The reimagining of Agnes will be built upon the concept of hospitality and inclusivity, intending to capture the atmosphere of a ‘home,’ as it was when Kingston philanthropist, Agnes Etherington herself, resided in the building.
Etherington lived in Kingston on University Avenue, helping to establish the university fine arts program in the 1930s. Her home was a gathering place for artists and students. After her death in 1954, the home was gifted to Queen’s University and is now known today as Agnes Etherington Art Centre.
“Agnes was compelled to think very seriously about what it means to further the cause of art and community and to think very seriously about the art museum’s role in furthering social justice because a museum of the past is no longer a relevant teacher,” Director and Curator of Agnes, Emelie Chhangur, said in an interview with The Journal.
The ground floor will become a 250-person capacity “welcome centre” which will be referred to as the “living room.” The room will use household vernacular, featuring outdoor and indoor porches and couches Queen’s students and Kingston community members can enjoy.
The dream art house’s focus on hospitality and inclusivity will invite the Kingston community to think of the gallery as theirs, removing boundaries separating Agnes and the Queen’s community from them.

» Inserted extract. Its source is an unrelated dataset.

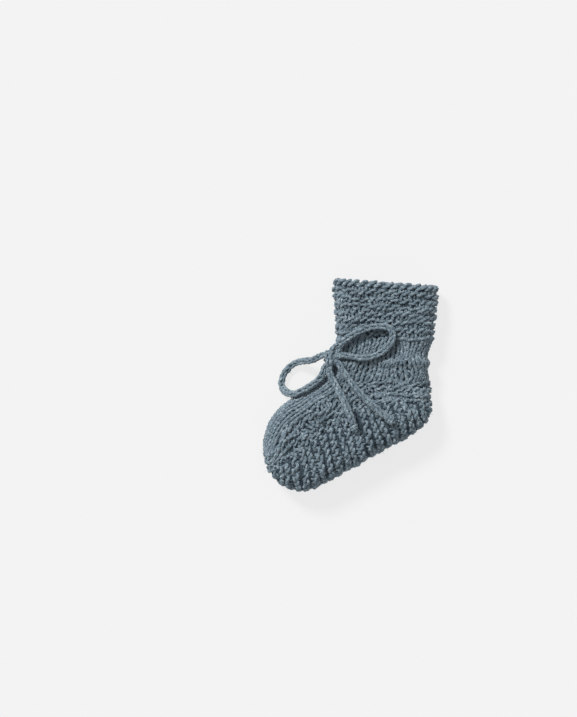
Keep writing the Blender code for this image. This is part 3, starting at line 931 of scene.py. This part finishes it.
def yarn_material(name, tone=1.0):
    """Heathered wool: fibres of several greys along the plies, soft and rough."""
    material, nodes, links, shader = new_material(name)

    def calculate(operation, *values):
        step = nodes.new("ShaderNodeMath")
        step.operation = operation
        for socket, value in zip(step.inputs, values):
            if isinstance(value, float):
                socket.default_value = value
            else:
                links.new(value, socket)
        return step.outputs[0]

    mapped = nodes.new("ShaderNodeUVMap")
    mapped.uv_map = "yarn"
    parts = nodes.new("ShaderNodeSeparateXYZ")
    links.new(mapped.outputs[0], parts.inputs[0])
    along, share = parts.outputs[0], parts.outputs[1]
    turn = calculate("MULTIPLY", share, 2.0 * math.pi)
    round_yarn = nodes.new("ShaderNodeCombineXYZ")
    links.new(calculate("MULTIPLY", calculate("COSINE", turn), FIBRE_WRAP), round_yarn.inputs[0])
    links.new(calculate("MULTIPLY", calculate("SINE", turn), FIBRE_WRAP), round_yarn.inputs[1])
    links.new(calculate("MULTIPLY", along, FIBRE_STRETCH), round_yarn.inputs[2])

    place = nodes.new("ShaderNodeTexCoord").outputs["Object"]
    fibres = noise(nodes, links, round_yarn.outputs[0], FIBRE_NOISE)
    mottle = noise(nodes, links, place, MOTTLE_NOISE)
    fleck = noise(nodes, links, place, FLECK_NOISE)
    blend = calculate("ADD", calculate("MULTIPLY", fibres, FIBRE_SHARE),
                      calculate("MULTIPLY", mottle, MOTTLE_SHARE))
    blend = calculate("ADD", blend, calculate("MULTIPLY", fleck, FLECK_SHARE))
    links.new(colour_ramp(nodes, links, blend, WOOL_COLOURS, tone), shader.inputs["Base Color"])
    links.new(bump(nodes, links, fibres, *FIBRE_BUMP), shader.inputs["Normal"])
    rough = calculate("ADD", calculate("MULTIPLY", fibres, FIBRE_ROUGHNESS), WOOL_ROUGHNESS)
    links.new(rough, shader.inputs["Roughness"])
    shader.inputs["Sheen Weight"].default_value = 0.25
    shader.inputs["Sheen Roughness"].default_value = 0.6
    shader.inputs["Sheen Tint"].default_value = SHEEN_TINT
    shader.inputs["Specular IOR Level"].default_value = 0.2
    return material


def matted_material(name):
    """Painted shade: the dark sheet seen in the gaps between the loops, with a fibre texture."""
    material, nodes, links, shader = new_material(name)
    place = nodes.new("ShaderNodeTexCoord").outputs["Object"]
    fibres = noise(nodes, links, place, SHADE_SHEET_NOISE)
    links.new(colour_ramp(nodes, links, fibres, SHADE_SHEET_COLOURS), shader.inputs["Base Color"])
    links.new(bump(nodes, links, fibres, *SHADE_SHEET_BUMP), shader.inputs["Normal"])
    shader.inputs["Roughness"].default_value = 1.0
    shader.inputs["Specular IOR Level"].default_value = 0.0
    return material


# ---------------------------------------------------------------- camera, floor and light

def camera():
    """Straight above the bootie, turned so that the leg leans as it lies."""
    data = bpy.data.cameras.new("camera")
    data.lens = CAMERA_LENS
    data.sensor_width = SENSOR
    data.clip_start, data.clip_end = CAMERA_CLIP
    obj = bpy.data.objects.new("camera", data)
    height = CAMERA_FRAME * CAMERA_LENS / SENSOR + FOLD_SHARE * LEG_THICKNESS
    obj.matrix_world = (Matrix.Translation((CAMERA_CENTRE[0] * MM, CAMERA_CENTRE[1] * MM, height * MM))
                        @ Matrix.Rotation(CAMERA_TURN, 4, "Z"))
    bpy.context.scene.collection.objects.link(obj)
    bpy.context.scene.camera = obj


def stage():
    """A plain pale floor, a soft sky, pale at its horizon, and one broad lamp from the upper left."""
    scene = bpy.context.scene
    scene.view_settings.view_transform = "Standard"
    mesh = bpy.data.meshes.new("floor")
    corners = [(x * FLOOR_HALF, y * FLOOR_HALF, -FLOOR_DROP * MM) for x, y in FLOOR_CORNERS]
    mesh.from_pydata(corners, [], [(0, 1, 2, 3)])
    floor = bpy.data.objects.new("floor", mesh)
    scene.collection.objects.link(floor)
    material, _, _, shader = new_material("floor")
    shader.inputs["Base Color"].default_value = FLOOR_GREY
    shader.inputs["Roughness"].default_value = 1.0
    shader.inputs["Specular IOR Level"].default_value = 0.0
    shader.inputs["Emission Color"].default_value = (1.0, 1.0, 1.0, 1.0)
    shader.inputs["Emission Strength"].default_value = FLOOR_GLOW
    mesh.materials.append(material)

    world = bpy.data.worlds.new("sky")
    scene.world = world
    world.use_nodes = True
    nodes = world.node_tree.nodes
    links = world.node_tree.links
    parts = nodes.new("ShaderNodeSeparateXYZ")
    links.new(nodes.new("ShaderNodeTexCoord").outputs["Generated"], parts.inputs[0])
    greys = colour_ramp(nodes, links, parts.outputs[2], SKY_COLOURS)
    links.new(greys, nodes["Background"].inputs[0])

    lamp = bpy.data.lights.new("key", "SUN")
    lamp.energy = LAMP_ENERGY
    lamp.angle = LAMP_ANGLE
    key = bpy.data.objects.new("key", lamp)
    key.rotation_euler = LAMP_TILT
    scene.collection.objects.link(key)


# ---------------------------------------------------------------- the pieces

def put(name, piece):
    """Put a piece on its body in place of its CAD node. What crosses the ankle is left off both bodies, with
    its place baked into its mesh.
    """
    if name in LEG_NODES:
        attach(piece, "leg")
    elif name in FOOT_NODES:
        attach(piece, "foot")
    else:
        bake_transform(piece)
    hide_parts(name)


def bow(material, dice):
    """The bow: two loops, two tails with their drawn-together ends, and the knot that holds them."""
    pieces = {}
    lines = {}
    for name, route in (("bow_loop_front", LOOP_FRONT), ("bow_loop_back", LOOP_BACK),
                        ("tie_tail_left", TAIL_LEFT), ("tie_tail_right", TAIL_RIGHT)):
        skein = Skein()
        lines[name] = icord(skein, route, TIE_DIAMETER, dice)
        skein.tease(dice)
        pieces[name] = skein.piece(name + "_knit", material)
    for side in ("left", "right"):
        name = "tie_end_" + side
        pieces[name] = tie_end(name + "_knit", lines["tie_tail_" + side], material)
    pieces["bow_knot"] = bow_knot("bow_knot_knit", material, dice)

    for name, piece in pieces.items():
        put(name, piece)
    for name, line in lines.items():
        distances(line)[-1] * MM


def bow_knot(name, material, dice):
    """The knot: one wrap of the cord round the strands that pass through it."""
    skein = Skein()
    run = unit(KNOT_RUN)
    up = np.array([0.0, 0.0, 1.0])
    up = unit(up - (up @ run) * run)
    across = np.cross(run, up)
    turn = np.linspace(*WRAP_TURN, WRAP_POINTS)[:, None]
    shift = np.linspace(*WRAP_SHIFT, WRAP_POINTS)[:, None]
    along, off = WRAP_RADII
    wrap = KNOT_CENTRE + along * np.cos(turn) * run + off * np.sin(turn) * up + shift * across
    icord(skein, wrap, WRAP_DIAMETER, dice)
    for start, end in ((LOOP_FRONT[0], LOOP_BACK[0]), (LOOP_FRONT[-1], TAIL_RIGHT[0]),
                       (LOOP_BACK[-1], TAIL_LEFT[0])):
        middle = 0.5 * KNOT_CENTRE + 0.25 * (np.array(start) + np.array(end))
        icord(skein, [start, middle, end], STRAND_DIAMETER, dice)
    return skein.piece(name, material)


def tie_end(name, line, material):
    """The rounded nub where a tie's last stitches are drawn together."""
    ahead = unit(line[-1] - line[-2])
    out, side = carried_frames(line)
    share = np.linspace(0.0, NUB_END, NUB_STEPS)
    turn = NUB_TURN * share
    taper = np.maximum((share - NUB_TAPER) / (1.0 - NUB_TAPER), 0.0)
    reach = NUB_RADIUS * np.sqrt(1.0 - taper ** 2)
    centre = line[-1] + (NUB_START + NUB_LENGTH * share[:, None]) * ahead
    away = np.cos(turn)[:, None] * out[-1] + np.sin(turn)[:, None] * side[-1]
    skein = Skein()
    skein.lay(centre + reach[:, None] * away, away + NUB_LEAN * ahead, NUB_YARN)
    return skein.piece(name, material)


def sections(dice):
    """The knitted sections, each from its own lengths of yarn."""
    garter_wool = yarn_material("garter_wool")
    stocking_wool = yarn_material("stocking_wool")
    edge_wool = yarn_material("edge_wool")
    # The sheet behind the loops is coloured dark as painted shade for the gaps between them.
    matted = matted_material("matted_wool")
    instep_flap = flap_between(INSTEP_LINE, ANKLE_FRONT_LINE[0], edge(ANKLE_FRONT_LINE[::-1]))
    sole_flap = flap_between(SOLE_LINE, SOLE_LINE[-1], still(SOLE_LINE[-1]))
    cuff = ring_fabric(tube_between([EDGE_LINE], [CUFF_LINE]), rows=14)
    mouth = ring_fabric(tube_between([MOUTH_LINE], [EDGE_LINE]), rows=2)
    ankle = ring_fabric(tube_between([CUFF_LINE], [ANKLE_FRONT_LINE, ANKLE_BACK_LINE]), rows=8)
    upper = ring_fabric(tube_between([INSTEP_LINE, ANKLE_BACK_LINE], [SOLE_LINE]), rows=10)
    instep = folded_fabric(instep_flap, rows=24, span=INSTEP_SPAN)
    sole = folded_fabric(sole_flap, rows=48, span=SOLE_SPAN)

    pieces = {}
    for name, fabric, material, plan in (
            ("cuff", cuff, garter_wool,
             dict(rows=14, stitches=30, loop=garter(relief=0.95, furrow=0.1),
                  sink=CUFF_DEPTH, radius=GARTER_YARN, loose=1.4)),
            ("ankle_band", ankle, stocking_wool,
             dict(rows=7, stitches=30, loop=stocking(lean=0.17, relief=0.55, tie_level=7 * TIE_LEVEL_SHARE),
                  sink=ANKLE_DEPTH, radius=ANKLE_YARN, loose=0.9)),
            ("instep_panel", instep, stocking_wool,
             dict(rows=24, stitches=7, loop=stocking(lean=0.12, relief=0.75, tie_level=NO_TIE),
                  sink=INSTEP_DEPTH, radius=INSTEP_YARN, loose=0.5)),
            ("foot_upper", upper, garter_wool,
             dict(rows=8, stitches=52, loop=garter(relief=0.95, furrow=0.0),
                  sink=UPPER_DEPTH, radius=GARTER_YARN, loose=1.7)),
            ("sole", sole, garter_wool,
             dict(rows=42, stitches=None, loop=garter(relief=0.7, furrow=1.2, folded=True),
                  sink=SOLE_DEPTH, radius=SOLE_YARN, loose=1.0))):
        skein = Skein()
        knit(skein, fabric, dice, **plan)
        # Close the section behind its loops with the sheet of painted shade.
        skein.back(fabric, plan["sink"])
        skein.tease(dice)
        pieces[name] = skein.piece(name + "_knit", material, matted)
    pieces["cuff_edge"] = cast_off(mouth, edge_wool, dice)

    for name, piece in pieces.items():
        put(name, piece)


def cast_off(fabric, material, dice):
    """The cast-off edge: a chain of links round the mouth, each drawn through the one before, over a core."""
    spread = np.array([STITCH_WIDTH, 1.0, 1.0])
    knots = np.array([[(i + x, y, z) for x, y, z in CAST_OFF_LINK] for i in range(CAST_OFF_LINKS)])
    knots += dice.normal(0.0, 1.0, knots.shape) * CAST_OFF_NOISE
    lap = np.array([CAST_OFF_LINKS, 0.0, 0.0])
    knots = np.concatenate([knots[-1:] - lap, knots, knots[:1] + lap]).reshape(-1, 3)
    knots *= spread
    fine = smooth_curve(knots, CAST_OFF_LINK_STEPS * (CAST_OFF_LINKS + 2))
    first = nearest(fine, knots[len(CAST_OFF_LINK)])
    last = nearest(fine, knots[-len(CAST_OFF_LINK)])
    line = fine[first:last] / spread
    place, away = fabric.read(CAST_OFF_LEVEL - line[:, 1] / CAST_OFF_HEIGHT, line[:, 0] / CAST_OFF_LINKS)
    skein = Skein()
    skein.lay(place + (line[:, 2] - CAST_OFF_DEPTH)[:, None] * away, away, CAST_OFF_YARN, closed=True)

    share = np.arange(CAST_OFF_CORE_STEPS * CAST_OFF_LINKS) / (CAST_OFF_CORE_STEPS * CAST_OFF_LINKS)
    place, away = fabric.read(np.full(len(share), CAST_OFF_CORE_LEVEL), share)
    skein.lay(place - CAST_OFF_DEPTH * away, away, CAST_OFF_YARN, closed=True)
    return skein.piece("cuff_edge_knit", material)


def under_fabric(line, inset):
    """A line on the outer surface, moved straight into the bootie by the inset."""
    return line - inset * outward(line)


def overcast(name, line, material):
    """A seam inside: yarn wound round and round along its line."""
    out, side = carried_frames(line)
    along = distances(line)
    places = np.linspace(0.0, along[-1], int(along[-1] / SEAM_PITCH * SEAM_TURN_STEPS))
    line, out, side = (read_along(values, along, places) for values in (line, out, side))
    angle = 2.0 * math.pi * places[:, None] / SEAM_PITCH
    away = np.cos(angle) * out + np.sin(angle) * side
    skein = Skein()
    skein.lay(line + SEAM_REACH * away, away, SEAM_YARN, twist=SEAM_TWIST)
    return skein.piece(name + "_stitches", material)


def seams(material):
    """The joins inside: where instep, upper and sole meet, and down the back of the leg and the heel."""
    upper = tube_between([INSTEP_LINE, ANKLE_BACK_LINE], [SOLE_LINE])
    sole_line = ring(upper, 1.0, SOLE_SEAM_POINTS)
    instep_line = edge(INSTEP_LINE)(np.linspace(*INSTEP_SEAM_SPAN, INSTEP_SEAM_POINTS))
    lines = {"sole_seam": np.vstack([sole_line, sole_line[:1]]),
             "instep_seam_near": surface(instep_line, 1),
             "instep_seam_far": surface(instep_line, -1)}
    for name, top, low, points in BACK_SEAMS:
        lines[name] = surface(fold_between(top, low)(np.linspace(0.0, 1.0, points)), 1)
    for name, line in lines.items():
        line = smooth_curve(under_fabric(line, SEAM_INSET), SEAM_CURVE_STEPS * len(line))
        put(name, overcast(name, line, material))


def threaded_tie(material, dice):
    """The tie's hidden stretch: in at the front slit, round inside the ankle, and out again to the knot."""
    ankle = tube_between([CUFF_LINE], [ANKLE_FRONT_LINE, ANKLE_BACK_LINE])
    inner = under_fabric(ring(ankle, TIE_LEVEL_SHARE, TIE_RING_POINTS), TIE_INSET)
    route = np.vstack([TIE_IN, inner[TIE_FRONT_SKIP:1 - TIE_FRONT_SKIP], TIE_OUT])
    skein = Skein()
    icord(skein, route[::2], TIE_THREADED_DIAMETER, dice)
    put("tie_band", skein.piece("tie_band_knit", material))


camera()
stage()
tie_wool = yarn_material("tie_wool")
bow(tie_wool, np.random.default_rng(BOW_SEED))
threaded_tie(tie_wool, np.random.default_rng(TIE_SEED))
sections(np.random.default_rng(SECTIONS_SEED))
seams(yarn_material("seam_wool", SEAM_TONE))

The new building will include the construction of Agnes Etherington Art Centre’s first café and bedrooms for the live-in artist residencies to commemorate how the house was originally used in Etherington’s time.
The renovation planned for the museum was developed through talking and sharing circles, aiming to decolonize the process of building the new museum, rather than just the final project alone. Everyone was included in the planning process, including the architects, to invite the community into the project.
The KPMB architects, led by Bruce Kuwabara and Indigenous affairs consultant, Georgina Riel, are working to make Agnes Reimagined come to life. The firm was chosen to illustrate Agnes’ practice of rejecting traditional museum limitations and transforming museum culture by emphasizing diversity and situating Western and Indigenous worldviews side by side as equals.
The second floor of Agnes Reimagined will include Indigenous Self-Determination Spaces, an outdoor medicinal garden, and a purposefully reimagined Keeping Place. The new shift will see an invitation to Indigenous traditions and cultural practices while simultaneously striving towards meaningful allyship.
This approach to planning symbolizes Agnes Etherington Art Centre’s commitment to the future of museums and restructuring traditional foundations to create a truly welcoming environment.
“The idea of hospitality means that everybody has a space, and everyone feels like they belong at Agnes,” Chhangur said.
“Agnes Etherington Art Centre intends to hold multiplicity, eradicate hierarchies, and practice equality at every opportunity they can,” Chhangur said in an interview with The Journal. “We want to take the pressing issues that museums face and properly deal with them.”
Agnes Reimagined will become a modern dream museum house that brings a fresh approach to the museum sector with its focus on human togetherness.